[Some records]
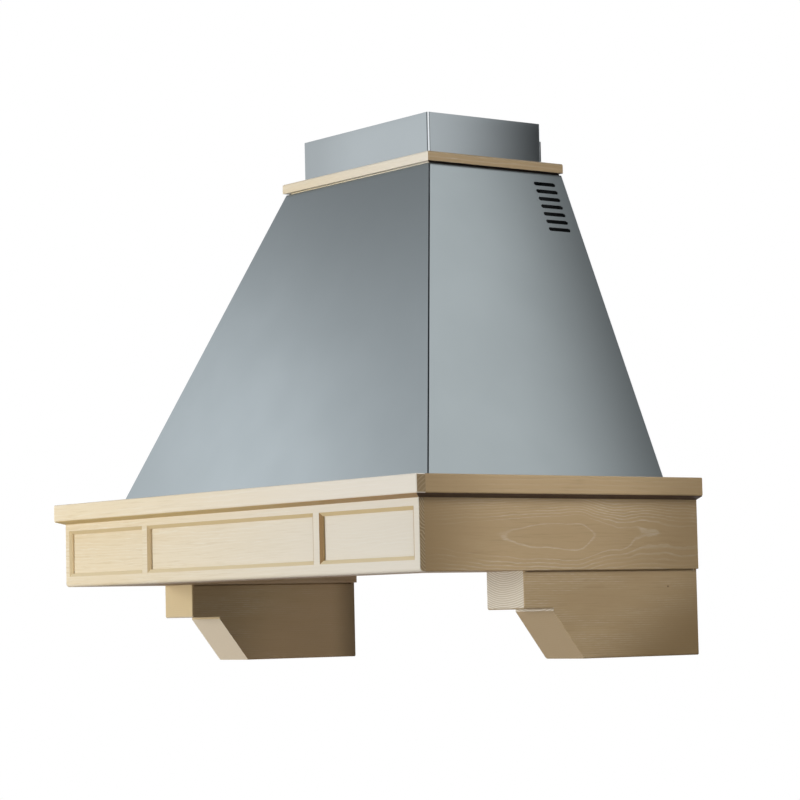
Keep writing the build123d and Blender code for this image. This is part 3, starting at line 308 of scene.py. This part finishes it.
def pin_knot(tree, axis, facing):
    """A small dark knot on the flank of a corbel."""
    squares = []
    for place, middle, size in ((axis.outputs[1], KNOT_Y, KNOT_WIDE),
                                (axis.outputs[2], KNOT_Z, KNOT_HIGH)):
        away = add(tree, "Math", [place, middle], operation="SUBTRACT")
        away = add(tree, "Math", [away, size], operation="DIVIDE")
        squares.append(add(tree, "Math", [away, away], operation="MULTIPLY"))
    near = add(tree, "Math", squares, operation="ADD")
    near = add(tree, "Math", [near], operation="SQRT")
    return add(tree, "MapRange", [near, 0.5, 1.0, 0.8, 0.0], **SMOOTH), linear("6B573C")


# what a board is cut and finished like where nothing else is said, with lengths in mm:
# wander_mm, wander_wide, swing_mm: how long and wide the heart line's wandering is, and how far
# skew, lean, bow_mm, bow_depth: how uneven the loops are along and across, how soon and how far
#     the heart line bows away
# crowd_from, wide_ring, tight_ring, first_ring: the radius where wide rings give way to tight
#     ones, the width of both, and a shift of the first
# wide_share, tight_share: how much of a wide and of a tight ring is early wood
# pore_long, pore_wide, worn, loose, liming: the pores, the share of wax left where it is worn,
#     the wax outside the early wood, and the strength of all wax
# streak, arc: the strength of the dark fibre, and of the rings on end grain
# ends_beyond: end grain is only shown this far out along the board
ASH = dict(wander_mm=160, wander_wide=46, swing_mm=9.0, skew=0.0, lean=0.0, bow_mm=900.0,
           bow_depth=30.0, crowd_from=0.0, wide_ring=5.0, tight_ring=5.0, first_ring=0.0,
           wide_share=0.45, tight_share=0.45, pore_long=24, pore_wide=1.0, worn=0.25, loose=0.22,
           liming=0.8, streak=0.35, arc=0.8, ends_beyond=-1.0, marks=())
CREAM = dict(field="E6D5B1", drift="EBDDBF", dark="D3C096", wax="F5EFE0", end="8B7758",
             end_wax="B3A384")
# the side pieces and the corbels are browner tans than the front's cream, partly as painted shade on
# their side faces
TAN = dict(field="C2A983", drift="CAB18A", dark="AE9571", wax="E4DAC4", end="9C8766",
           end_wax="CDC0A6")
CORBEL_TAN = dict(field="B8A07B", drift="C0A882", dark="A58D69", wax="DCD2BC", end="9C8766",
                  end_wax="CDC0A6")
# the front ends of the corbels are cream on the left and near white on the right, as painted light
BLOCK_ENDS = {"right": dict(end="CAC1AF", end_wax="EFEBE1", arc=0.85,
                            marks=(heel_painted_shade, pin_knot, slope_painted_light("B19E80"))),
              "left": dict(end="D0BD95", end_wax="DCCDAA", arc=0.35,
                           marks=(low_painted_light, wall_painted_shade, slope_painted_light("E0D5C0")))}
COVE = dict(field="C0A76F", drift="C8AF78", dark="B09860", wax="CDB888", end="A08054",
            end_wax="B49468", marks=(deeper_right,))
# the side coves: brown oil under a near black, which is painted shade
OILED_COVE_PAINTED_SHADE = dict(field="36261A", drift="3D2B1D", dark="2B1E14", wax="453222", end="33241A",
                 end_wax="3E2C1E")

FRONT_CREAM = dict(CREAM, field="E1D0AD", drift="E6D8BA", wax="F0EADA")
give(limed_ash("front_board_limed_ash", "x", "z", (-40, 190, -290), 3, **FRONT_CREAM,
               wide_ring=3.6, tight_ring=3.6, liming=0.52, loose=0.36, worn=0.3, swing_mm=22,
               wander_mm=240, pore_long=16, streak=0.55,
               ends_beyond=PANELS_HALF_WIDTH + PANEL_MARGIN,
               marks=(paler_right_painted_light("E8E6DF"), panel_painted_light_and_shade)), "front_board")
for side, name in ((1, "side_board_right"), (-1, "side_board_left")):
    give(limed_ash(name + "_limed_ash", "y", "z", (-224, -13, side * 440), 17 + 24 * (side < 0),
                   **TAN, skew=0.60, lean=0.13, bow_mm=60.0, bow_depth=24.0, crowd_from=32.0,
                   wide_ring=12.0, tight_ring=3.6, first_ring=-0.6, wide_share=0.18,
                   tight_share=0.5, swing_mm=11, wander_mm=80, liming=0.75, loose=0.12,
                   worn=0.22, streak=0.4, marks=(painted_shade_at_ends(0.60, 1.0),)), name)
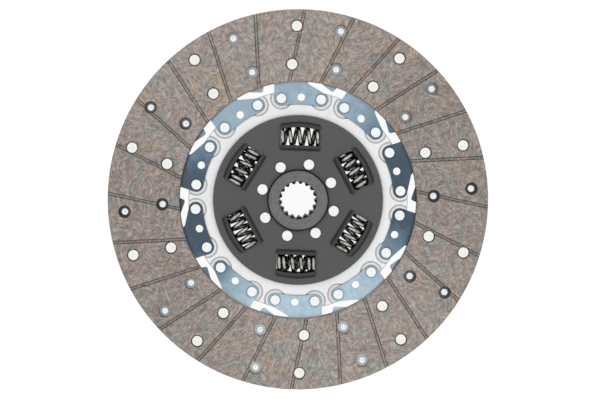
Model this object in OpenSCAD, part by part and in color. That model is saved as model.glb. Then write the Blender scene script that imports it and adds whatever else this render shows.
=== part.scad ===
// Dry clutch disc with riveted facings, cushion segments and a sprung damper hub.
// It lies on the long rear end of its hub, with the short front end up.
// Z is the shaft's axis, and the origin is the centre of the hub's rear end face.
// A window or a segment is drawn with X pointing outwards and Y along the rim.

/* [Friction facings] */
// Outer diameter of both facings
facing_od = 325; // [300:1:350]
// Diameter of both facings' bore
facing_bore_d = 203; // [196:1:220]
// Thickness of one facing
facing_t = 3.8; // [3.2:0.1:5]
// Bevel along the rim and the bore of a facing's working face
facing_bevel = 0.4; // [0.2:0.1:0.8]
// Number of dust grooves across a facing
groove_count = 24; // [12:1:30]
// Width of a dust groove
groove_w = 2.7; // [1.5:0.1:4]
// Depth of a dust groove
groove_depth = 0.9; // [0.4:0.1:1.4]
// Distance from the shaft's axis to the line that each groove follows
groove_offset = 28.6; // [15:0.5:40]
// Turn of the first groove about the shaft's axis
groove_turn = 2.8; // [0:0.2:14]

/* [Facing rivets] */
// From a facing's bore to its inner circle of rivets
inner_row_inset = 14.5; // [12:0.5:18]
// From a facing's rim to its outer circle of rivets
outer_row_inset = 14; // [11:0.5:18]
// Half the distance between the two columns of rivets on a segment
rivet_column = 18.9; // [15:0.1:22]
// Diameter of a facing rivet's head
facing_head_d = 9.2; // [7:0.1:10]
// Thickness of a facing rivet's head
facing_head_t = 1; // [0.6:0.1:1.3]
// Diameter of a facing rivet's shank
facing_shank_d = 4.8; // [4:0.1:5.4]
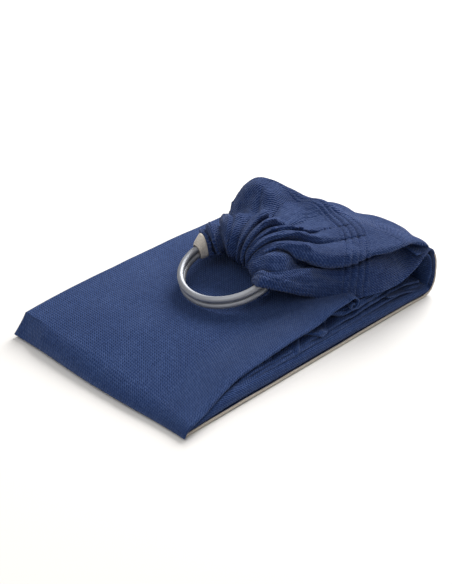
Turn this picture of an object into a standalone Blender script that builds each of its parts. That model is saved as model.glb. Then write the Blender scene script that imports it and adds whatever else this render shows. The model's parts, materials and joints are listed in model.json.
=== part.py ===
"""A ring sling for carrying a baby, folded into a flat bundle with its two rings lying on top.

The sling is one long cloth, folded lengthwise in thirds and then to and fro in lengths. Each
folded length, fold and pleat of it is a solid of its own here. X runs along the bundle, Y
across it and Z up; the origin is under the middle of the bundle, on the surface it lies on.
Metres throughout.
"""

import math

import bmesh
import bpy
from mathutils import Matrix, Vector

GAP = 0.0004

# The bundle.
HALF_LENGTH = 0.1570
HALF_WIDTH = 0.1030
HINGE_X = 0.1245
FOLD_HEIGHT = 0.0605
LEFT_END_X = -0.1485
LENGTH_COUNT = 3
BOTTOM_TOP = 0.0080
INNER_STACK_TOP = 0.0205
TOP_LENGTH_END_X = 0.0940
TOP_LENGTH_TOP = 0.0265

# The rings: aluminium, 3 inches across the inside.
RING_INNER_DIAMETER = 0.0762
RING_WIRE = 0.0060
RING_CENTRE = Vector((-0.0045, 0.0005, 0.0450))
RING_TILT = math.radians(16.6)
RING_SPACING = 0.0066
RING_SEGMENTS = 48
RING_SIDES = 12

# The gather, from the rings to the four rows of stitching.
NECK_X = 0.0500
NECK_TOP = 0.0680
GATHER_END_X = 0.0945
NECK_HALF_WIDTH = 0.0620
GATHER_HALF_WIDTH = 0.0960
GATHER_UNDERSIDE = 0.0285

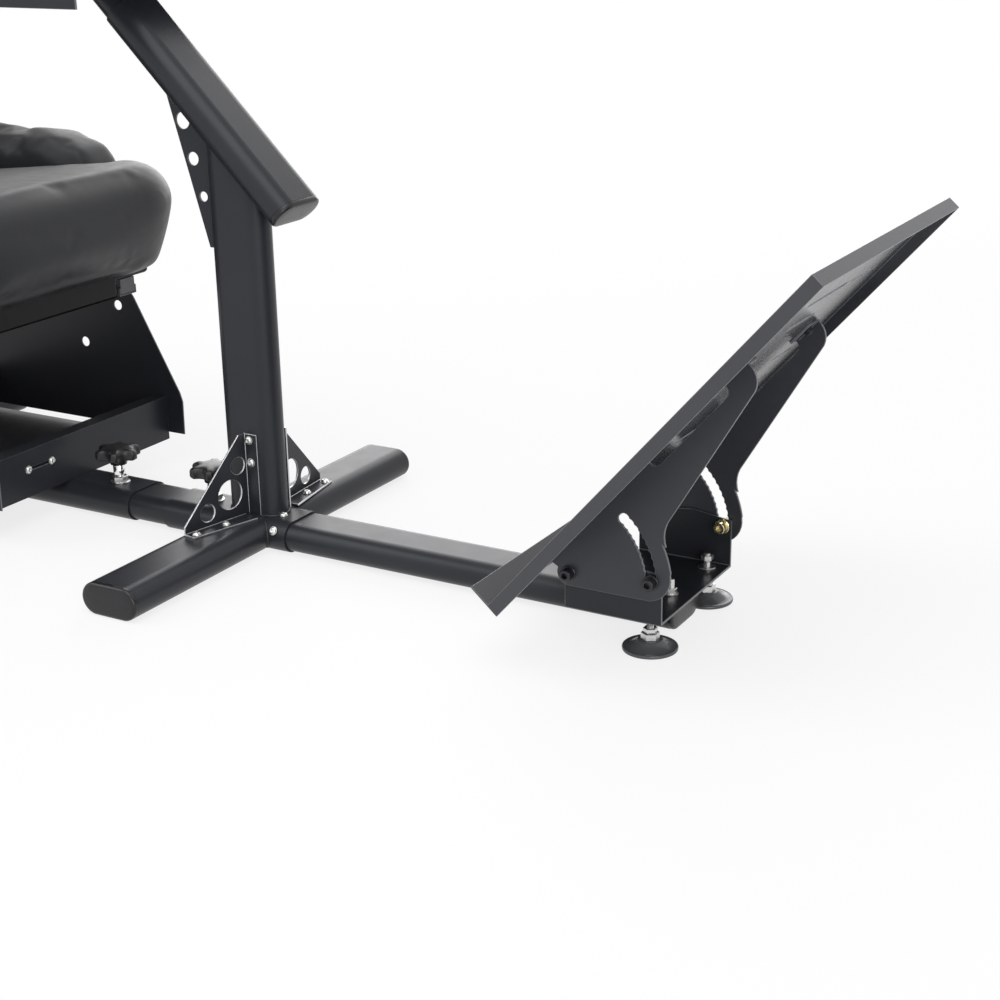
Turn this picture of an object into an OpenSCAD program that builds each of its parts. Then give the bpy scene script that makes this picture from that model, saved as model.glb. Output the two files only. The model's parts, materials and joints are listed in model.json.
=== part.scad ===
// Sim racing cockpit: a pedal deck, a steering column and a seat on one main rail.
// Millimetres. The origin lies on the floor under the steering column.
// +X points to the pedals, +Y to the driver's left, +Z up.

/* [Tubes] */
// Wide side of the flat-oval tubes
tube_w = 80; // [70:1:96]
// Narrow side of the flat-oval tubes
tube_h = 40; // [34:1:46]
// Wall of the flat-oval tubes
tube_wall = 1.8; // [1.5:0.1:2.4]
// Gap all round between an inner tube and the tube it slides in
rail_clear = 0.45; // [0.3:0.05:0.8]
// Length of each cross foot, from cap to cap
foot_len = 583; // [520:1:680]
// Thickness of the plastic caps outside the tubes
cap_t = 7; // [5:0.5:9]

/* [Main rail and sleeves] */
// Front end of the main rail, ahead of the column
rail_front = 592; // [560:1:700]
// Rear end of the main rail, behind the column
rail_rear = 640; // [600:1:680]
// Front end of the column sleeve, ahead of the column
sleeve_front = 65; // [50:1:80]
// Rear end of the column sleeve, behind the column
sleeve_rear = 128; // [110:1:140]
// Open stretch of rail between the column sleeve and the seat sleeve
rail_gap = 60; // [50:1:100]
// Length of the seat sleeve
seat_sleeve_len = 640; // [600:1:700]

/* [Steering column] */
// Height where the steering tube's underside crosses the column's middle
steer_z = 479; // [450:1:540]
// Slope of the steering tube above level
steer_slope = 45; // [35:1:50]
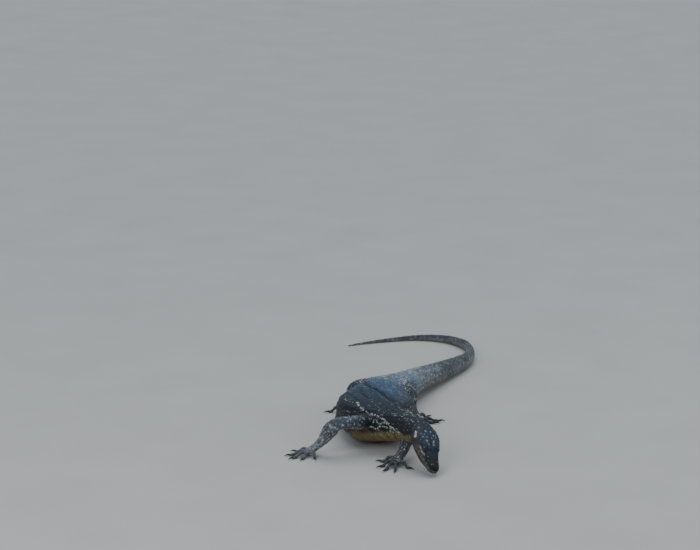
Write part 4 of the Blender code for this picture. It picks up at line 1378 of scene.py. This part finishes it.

Task to complete -> Output exactly one stretch of the listing: from the line containing "Model this object" through the line containing "lying on top.", both end lines included.

Completed task ->
Model this object in OpenSCAD, part by part and in color. That model is saved as model.glb. Then write the Blender scene script that imports it and adds whatever else this render shows.
=== part.scad ===
// Dry clutch disc with riveted facings, cushion segments and a sprung damper hub.
// It lies on the long rear end of its hub, with the short front end up.
// Z is the shaft's axis, and the origin is the centre of the hub's rear end face.
// A window or a segment is drawn with X pointing outwards and Y along the rim.

/* [Friction facings] */
// Outer diameter of both facings
facing_od = 325; // [300:1:350]
// Diameter of both facings' bore
facing_bore_d = 203; // [196:1:220]
// Thickness of one facing
facing_t = 3.8; // [3.2:0.1:5]
// Bevel along the rim and the bore of a facing's working face
facing_bevel = 0.4; // [0.2:0.1:0.8]
// Number of dust grooves across a facing
groove_count = 24; // [12:1:30]
// Width of a dust groove
groove_w = 2.7; // [1.5:0.1:4]
// Depth of a dust groove
groove_depth = 0.9; // [0.4:0.1:1.4]
// Distance from the shaft's axis to the line that each groove follows
groove_offset = 28.6; // [15:0.5:40]
// Turn of the first groove about the shaft's axis
groove_turn = 2.8; // [0:0.2:14]

/* [Facing rivets] */
// From a facing's bore to its inner circle of rivets
inner_row_inset = 14.5; // [12:0.5:18]
// From a facing's rim to its outer circle of rivets
outer_row_inset = 14; // [11:0.5:18]
// Half the distance between the two columns of rivets on a segment
rivet_column = 18.9; // [15:0.1:22]
// Diameter of a facing rivet's head
facing_head_d = 9.2; // [7:0.1:10]
// Thickness of a facing rivet's head
facing_head_t = 1; // [0.6:0.1:1.3]
// Diameter of a facing rivet's shank
facing_shank_d = 4.8; // [4:0.1:5.4]
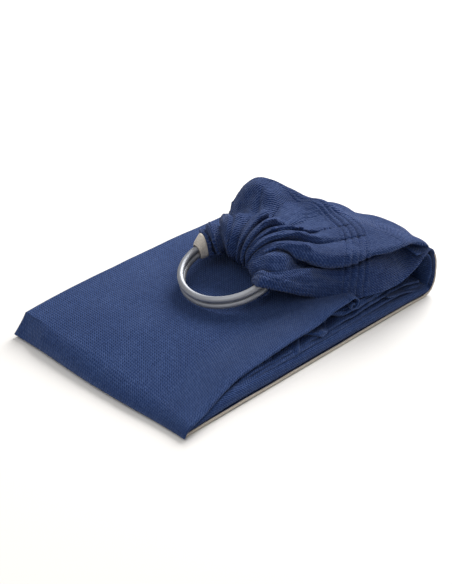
Turn this picture of an object into a standalone Blender script that builds each of its parts. That model is saved as model.glb. Then write the Blender scene script that imports it and adds whatever else this render shows. The model's parts, materials and joints are listed in model.json.
=== part.py ===
"""A ring sling for carrying a baby, folded into a flat bundle with its two rings lying on top.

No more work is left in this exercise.